Monday, July 7: 11:00 am ET to 1:00 pm ET

  • Scholar Q&A
  • Pedagogy Session

Tuesday, July 8: 11:00 am ET to 12:00 pm ET

  • Scholar Q&A

Wednesday, July 9: 11:00 am ET to 1:00 pm ET

  • Scholar Q&A
  • Pedagogy Session

Thursday, July 10: 11:00 am ET to 12:00 pm ET

  • Final Open Discussion

Project Team

Photo of Daina Ramey Berry

Daina Ramey Berry, Lead Scholar

Dr. Daina Ramey Berry is a professor of history and Michael Douglas Dean of Humanities and Fine Arts at the University of California, Santa Barbara. She came to Santa Barbara in August 2022 after serving as the Oliver H. Radkey Regents Professor and chair of the Department of History and associate dean of the Graduate School at The University of Texas. She is an internationally recognized scholar of the enslaved and a specialist on gender and slavery and Black women’s history in the United States.

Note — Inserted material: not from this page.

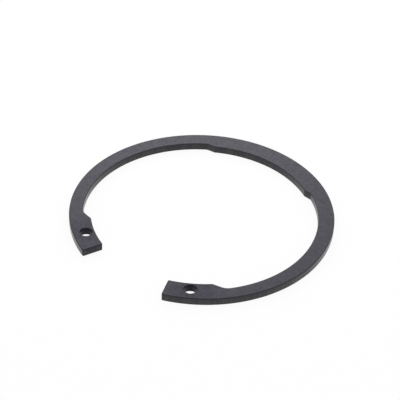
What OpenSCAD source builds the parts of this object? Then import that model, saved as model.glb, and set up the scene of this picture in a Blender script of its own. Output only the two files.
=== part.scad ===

Berry is the award-winning author and editor of six books and numerous scholarly articles. Her most recent book, A Black Women’s History of the United States, won the 2021 Susan Koppelman Award for the Best Book in Feminist Studies, was a 2021 NAACP Finalist for Literary Non-Fiction, and received honorable mention for the 2021 Darlene Clark Hine Book Award sponsored by the Organization of American Historians. The Price for Their Pound of Flesh: The Value of the Enslaved, from Womb to Grave, in the Building of a Nation, received the Phillis Wheatley Book Award for Scholarly Research from the Sons and Daughters of the US Middle Passage, the 2018 Best Book Prize from the Society for the History of the Early American Republic, and the 2018 Hamilton Book Prize from the University Co-op for the best book among UT Austin faculty. Berry’s book was also a finalist for the 2018 Frederick Douglass Book Prize awarded by Yale University and the Gilder Lehrman Institute. She is completing two other contracted books, The Myths of Slavery (Beacon Press) and a biography of Anna Murray Douglass (Yale University Press).

Photo of Kory Loyola

Kory Loyola, Master Teacher

Kory LaCarrubba Loyola teaches US History I, AP US History, Debate and Public Speaking, and Social Justice, and coaches debate at High Point High School in New Jersey. She has been a teacher for twenty-three years. Kory majored in history at Rutgers University and holds a master’s degree in education from Rutgers and a master’s degree in history from Drew University. She was named the Gilder Lehrman New Jersey History Teacher of the Year in 2016 and the New Jersey Daughters of the American Revolution Outstanding Teacher of American History in 2021.